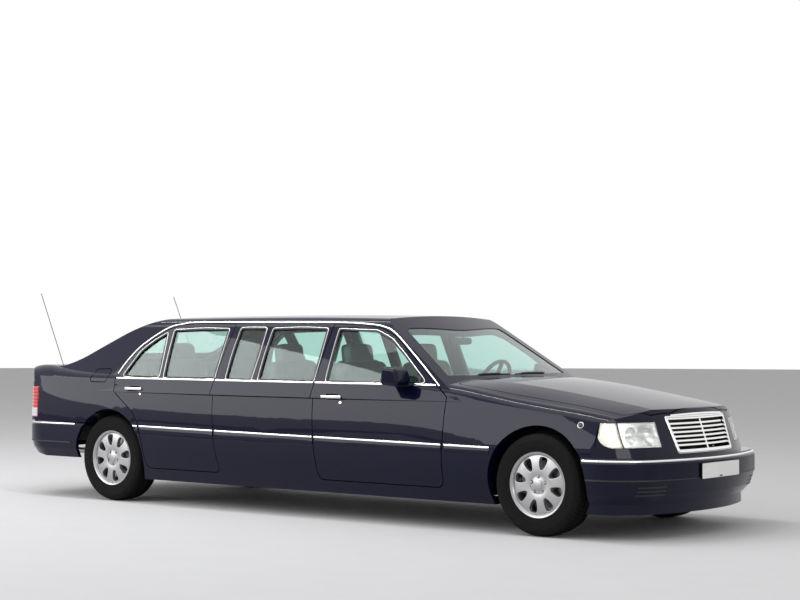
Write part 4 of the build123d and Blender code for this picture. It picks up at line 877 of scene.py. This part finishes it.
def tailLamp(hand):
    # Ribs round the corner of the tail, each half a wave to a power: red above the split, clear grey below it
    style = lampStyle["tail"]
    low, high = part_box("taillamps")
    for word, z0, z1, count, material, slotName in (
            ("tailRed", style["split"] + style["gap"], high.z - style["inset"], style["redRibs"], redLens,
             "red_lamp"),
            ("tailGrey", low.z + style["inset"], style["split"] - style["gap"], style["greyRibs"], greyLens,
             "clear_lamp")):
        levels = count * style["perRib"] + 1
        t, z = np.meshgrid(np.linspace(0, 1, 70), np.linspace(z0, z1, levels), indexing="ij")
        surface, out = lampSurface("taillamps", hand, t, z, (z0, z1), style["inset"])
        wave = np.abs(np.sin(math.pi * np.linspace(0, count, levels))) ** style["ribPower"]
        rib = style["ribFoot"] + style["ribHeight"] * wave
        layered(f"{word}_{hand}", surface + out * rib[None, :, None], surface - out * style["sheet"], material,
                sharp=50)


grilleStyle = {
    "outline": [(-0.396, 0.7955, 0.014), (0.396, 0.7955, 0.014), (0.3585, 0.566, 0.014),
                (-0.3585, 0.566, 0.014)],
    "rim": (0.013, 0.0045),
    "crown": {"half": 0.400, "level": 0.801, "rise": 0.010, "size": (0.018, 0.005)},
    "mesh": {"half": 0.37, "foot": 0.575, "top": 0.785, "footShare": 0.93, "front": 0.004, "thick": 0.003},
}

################

• _YOUR GOAL_
Reproduce all data above, unchanged.

• _TASK SOLUTION_
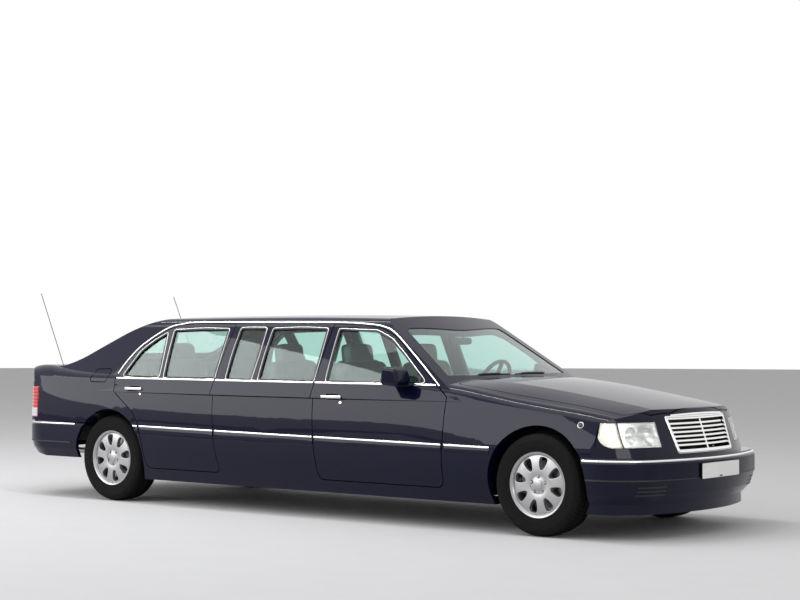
Write part 4 of the build123d and Blender code for this picture. It picks up at line 877 of scene.py. This part finishes it.
def tailLamp(hand):
    # Ribs round the corner of the tail, each half a wave to a power: red above the split, clear grey below it
    style = lampStyle["tail"]
    low, high = part_box("taillamps")
    for word, z0, z1, count, material, slotName in (
            ("tailRed", style["split"] + style["gap"], high.z - style["inset"], style["redRibs"], redLens,
             "red_lamp"),
            ("tailGrey", low.z + style["inset"], style["split"] - style["gap"], style["greyRibs"], greyLens,
             "clear_lamp")):
        levels = count * style["perRib"] + 1
        t, z = np.meshgrid(np.linspace(0, 1, 70), np.linspace(z0, z1, levels), indexing="ij")
        surface, out = lampSurface("taillamps", hand, t, z, (z0, z1), style["inset"])
        wave = np.abs(np.sin(math.pi * np.linspace(0, count, levels))) ** style["ribPower"]
        rib = style["ribFoot"] + style["ribHeight"] * wave
        layered(f"{word}_{hand}", surface + out * rib[None, :, None], surface - out * style["sheet"], material,
                sharp=50)


grilleStyle = {
    "outline": [(-0.396, 0.7955, 0.014), (0.396, 0.7955, 0.014), (0.3585, 0.566, 0.014),
                (-0.3585, 0.566, 0.014)],
    "rim": (0.013, 0.0045),
    "crown": {"half": 0.400, "level": 0.801, "rise": 0.010, "size": (0.018, 0.005)},
    "mesh": {"half": 0.37, "foot": 0.575, "top": 0.785, "footShare": 0.93, "front": 0.004, "thick": 0.003},
}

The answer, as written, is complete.